Nigeria's Inflation Rate - Investors King

As Nigeria awaits the release of the National Bureau of Statistics’ report on June 2024 inflation, economic analysts project that while inflation will continue its upward trajectory, the pace of increase will moderate.

This comes after inflation rose to a 28-year high of 33.95% in May, up from 33.69% in April.

Meristem, a leading financial services company, has forecasted that June’s headline inflation will rise to 34.01%, a slight increase from May’s figure.

The firm attributes this persistent inflationary pressure to ongoing structural challenges in agriculture, high transportation costs, and the continuous depreciation of the naira.
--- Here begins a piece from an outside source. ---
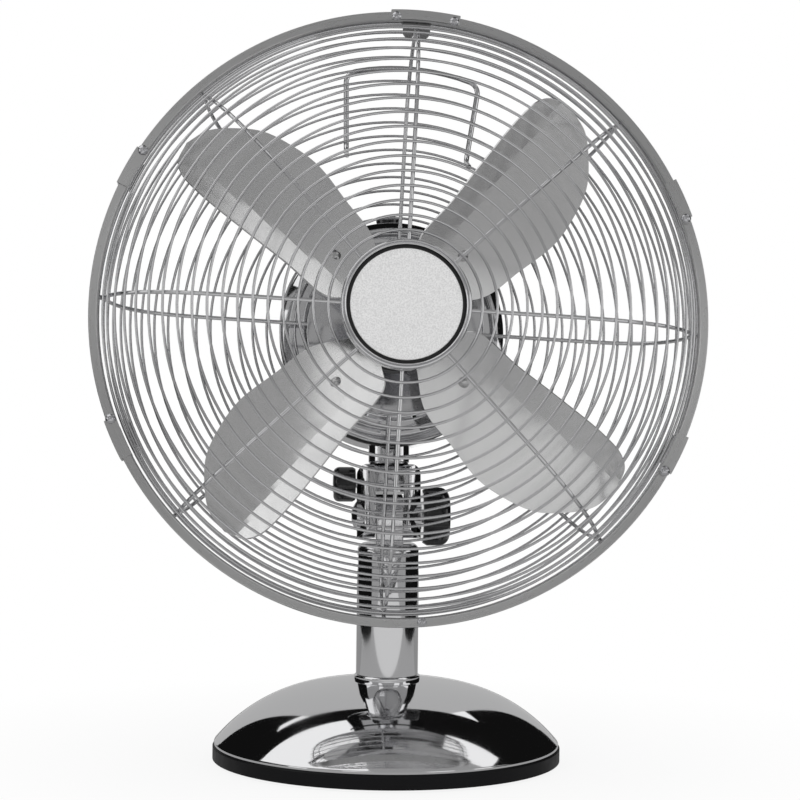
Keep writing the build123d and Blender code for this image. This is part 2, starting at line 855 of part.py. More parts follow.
def badge_disc():
    # Plain decor disc of sandblasted aluminium, with the screw post behind it.
    back = badge_front + badge_recess + badge_disc_thickness
    disc = rod_y(badge_disc_radius, back - badge_disc_thickness, back)
    disc += rod_y(badge_post_radius, back, clamp_front)
    disc -= pin_y(ring_screw_radius + slip, back + 1, clamp_front + 1)
    return fan_axis * disc


clamp_front = -front_bowl(badge_hoop) + hoop_wire / 2 + spoke_wire


def badge_clamp():
    # Pressed plate behind the spokes that the badge is screwed to.
    disc = rod_y(badge_hoop + 0.5, clamp_front, clamp_front + 1.0)
    return fan_axis * (disc - pin_y(ring_screw_radius + slip, clamp_front - 1, clamp_front + 2))


def badge_screw():
    back = clamp_front + 1.0
    screw = pin_y(ring_screw_radius, clamp_front - 5.0, back)
    screw += pin_y(ring_screw_head, back, back + 1.5)
    return fan_axis * screw


# Latches: each swings outwards on its rivet, at its clockwise end.
latch_face = -ring_front - gap
latch_back = -ring_front + ring_width + gap
latch_outer = ring_radius + gap + latch_thickness


def guard_latch(angle):
    # Spring-steel channel: a front leg on the rivet, a web outside the ring, a rear hook.
    web = outline([
        (latch_outer - latch_thickness, latch_face), (latch_outer, latch_face),
        (latch_outer, latch_back + latch_thickness),
        (rim_radius - latch_hook / 2, latch_back + latch_thickness),
        (rim_radius - latch_hook / 2, latch_back), (latch_outer - latch_thickness, latch_back),
    ])
    channel = revolve(web, Axis.Y, latch_span - 1.6)
    channel = Rot(0, -90 - latch_span, 0) * channel
    leg = outline([
        (screw_line - latch_lug, latch_face - latch_thickness),
        (latch_outer, latch_face - latch_thickness), (latch_outer, latch_face),
        (screw_line - latch_lug, latch_face),
    ])
    front = Rot(0, -90 - latch_span, 0) * revolve(leg, Axis.Y, latch_span)
    lug = Pos(0, 0, screw_line) * rod_y(latch_lug, latch_face - latch_thickness, latch_face)
    hole = rod_y(ring_screw_radius + running, latch_face - 2, latch_face + 1)
    body = channel + front + lug - Pos(0, 0, screw_line) * hole
    return guard_axis * Rot(0, angle, 0) * body


def latch_rivets():
    rivets = []
    for angle in latch_angles:
        head = latch_face - latch_thickness - gap
        rivet = pin_y(ring_screw_radius, head, -ring_front)
        rivet += pin_y(ring_screw_head, head - 1.3, head)
        x, z = on_circle(screw_line, angle)
        rivets.append(Pos(x, 0, z) * rivet)
    return guard_axis * Compound(children=rivets)


# ---------------------------------------------------------------------------
# Motor (drawn level about the shaft, Y = 0 at the spindle)
# ---------------------------------------------------------------------------

motor_axis = tilted * Pos(0, 0, axis_height)
guard_plate_back = -ring_forward + rear_bowl(rear_first) - hoop_wire / 2 - spoke_wire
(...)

Experts have highlighted several factors contributing to the inflationary trend. Insecurity in food-producing regions and high transportation costs have disrupted supply chains, while the depreciation of the naira has increased importation costs.

In May, food inflation grew at a slower pace, reaching 40.66%, but challenges in the agricultural sector, such as the infestation of tomato leaves, have led to higher prices for staples like tomatoes and yams.

Meristem predicts that food inflation will persist in June, driven by these lingering challenges. Increased demand during the Eid-el-Kabir celebration and rising importation costs are also expected to keep food prices elevated.

Core inflation, which excludes volatile items like food and energy, was at 27.04% in May. Meristem projects it to rise to 27.30% in June.

The firm notes that higher transportation costs and the depreciation of the naira will continue to push core inflation up.

However, they also anticipate a month-on-month moderation in the core index due to a relatively stable naira exchange rate during June, compared to a more significant depreciation in May.

Cowry Assets Management Limited has projected an even higher headline inflation figure of 34.25% for June, citing similar concerns.

The firm notes that over the past year, food prices in Nigeria have soared due to supply chain disruptions, currency depreciation, and climate change impacts on agriculture.

This has made basic staples increasingly unaffordable for many Nigerians, stretching household budgets.

As inflation continues to rise, analysts believe the Central Bank of Nigeria (CBN) will likely hike the benchmark lending rate again.

The CBN’s Monetary Policy Committee (MPC) has raised the Monetary Policy Rate (MPR) by 650 basis points this year, bringing it to 26.25% as of May 2024.

At a recent BusinessDay CEO Forum, CBN Governor Dr. Olayemi Cardoso emphasized the MPC’s commitment to tackling inflation, stating that while the country needs growth, controlling inflation is paramount.

“The MPC is not oblivious to the fact that the country does need growth. If these hikes hadn’t been done at the time, the naira would have almost tipped over, so it helped to stabilize the naira. Interest rates are not set by the CBN governor but by the MPC committee composed of independent-minded people. These are people not given to emotion but to data. The MPC clarified that the major issue is taming inflation, and they would do what is necessary to tame it,” Cardoso said.